Please copy the lines below exactly, from the first one through the line showing "const UNDERSIDE_FADE = 2.5;".

BEGIN PROVIDED DATA

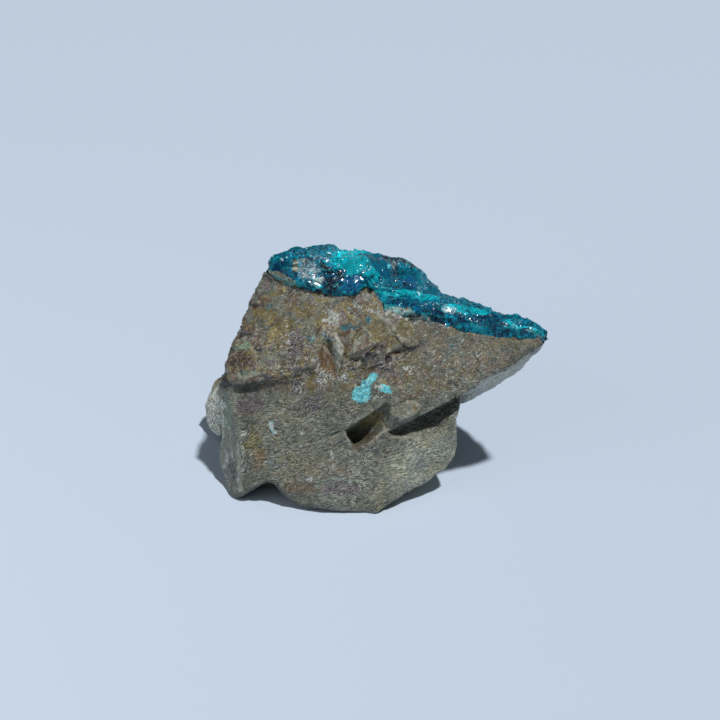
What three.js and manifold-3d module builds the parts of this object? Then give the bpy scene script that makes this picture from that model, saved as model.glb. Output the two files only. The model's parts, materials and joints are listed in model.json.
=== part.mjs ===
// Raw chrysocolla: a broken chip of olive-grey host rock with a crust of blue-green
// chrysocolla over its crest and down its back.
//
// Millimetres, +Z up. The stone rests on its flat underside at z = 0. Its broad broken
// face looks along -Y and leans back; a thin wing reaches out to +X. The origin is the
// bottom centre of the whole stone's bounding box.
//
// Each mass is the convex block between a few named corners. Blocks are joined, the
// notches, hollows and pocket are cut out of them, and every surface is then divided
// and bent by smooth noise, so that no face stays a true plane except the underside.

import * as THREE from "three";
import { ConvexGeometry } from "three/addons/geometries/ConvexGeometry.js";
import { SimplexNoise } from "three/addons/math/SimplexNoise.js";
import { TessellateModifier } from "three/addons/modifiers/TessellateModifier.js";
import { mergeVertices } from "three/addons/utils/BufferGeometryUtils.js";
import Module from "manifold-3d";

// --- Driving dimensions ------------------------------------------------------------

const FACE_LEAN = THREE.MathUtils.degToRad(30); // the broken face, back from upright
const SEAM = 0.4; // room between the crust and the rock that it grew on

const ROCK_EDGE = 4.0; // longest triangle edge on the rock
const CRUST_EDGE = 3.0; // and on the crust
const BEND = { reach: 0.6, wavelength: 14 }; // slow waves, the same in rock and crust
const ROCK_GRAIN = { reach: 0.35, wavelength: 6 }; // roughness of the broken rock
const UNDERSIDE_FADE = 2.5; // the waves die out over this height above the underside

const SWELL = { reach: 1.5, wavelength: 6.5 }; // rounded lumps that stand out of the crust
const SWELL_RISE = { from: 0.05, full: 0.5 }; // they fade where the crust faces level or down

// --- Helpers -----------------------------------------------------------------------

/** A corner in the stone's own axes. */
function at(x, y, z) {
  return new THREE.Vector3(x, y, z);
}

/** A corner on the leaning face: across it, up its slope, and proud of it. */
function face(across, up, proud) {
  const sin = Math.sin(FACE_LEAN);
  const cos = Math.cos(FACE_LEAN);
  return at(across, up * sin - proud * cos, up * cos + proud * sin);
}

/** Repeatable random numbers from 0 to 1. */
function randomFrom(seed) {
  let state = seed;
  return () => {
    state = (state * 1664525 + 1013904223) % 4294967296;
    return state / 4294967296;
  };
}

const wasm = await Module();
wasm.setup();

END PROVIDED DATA

■ **RESPONSE**
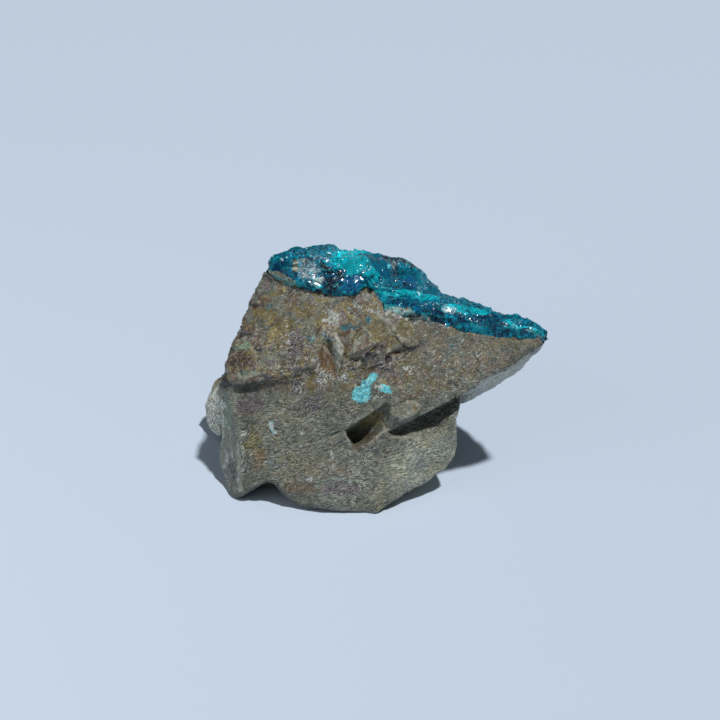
What three.js and manifold-3d module builds the parts of this object? Then give the bpy scene script that makes this picture from that model, saved as model.glb. Output the two files only. The model's parts, materials and joints are listed in model.json.
=== part.mjs ===
// Raw chrysocolla: a broken chip of olive-grey host rock with a crust of blue-green
// chrysocolla over its crest and down its back.
//
// Millimetres, +Z up. The stone rests on its flat underside at z = 0. Its broad broken
// face looks along -Y and leans back; a thin wing reaches out to +X. The origin is the
// bottom centre of the whole stone's bounding box.
//
// Each mass is the convex block between a few named corners. Blocks are joined, the
// notches, hollows and pocket are cut out of them, and every surface is then divided
// and bent by smooth noise, so that no face stays a true plane except the underside.

import * as THREE from "three";
import { ConvexGeometry } from "three/addons/geometries/ConvexGeometry.js";
import { SimplexNoise } from "three/addons/math/SimplexNoise.js";
import { TessellateModifier } from "three/addons/modifiers/TessellateModifier.js";
import { mergeVertices } from "three/addons/utils/BufferGeometryUtils.js";
import Module from "manifold-3d";

// --- Driving dimensions ------------------------------------------------------------

const FACE_LEAN = THREE.MathUtils.degToRad(30); // the broken face, back from upright
const SEAM = 0.4; // room between the crust and the rock that it grew on

const ROCK_EDGE = 4.0; // longest triangle edge on the rock
const CRUST_EDGE = 3.0; // and on the crust
const BEND = { reach: 0.6, wavelength: 14 }; // slow waves, the same in rock and crust
const ROCK_GRAIN = { reach: 0.35, wavelength: 6 }; // roughness of the broken rock
const UNDERSIDE_FADE = 2.5; // the waves die out over this height above the underside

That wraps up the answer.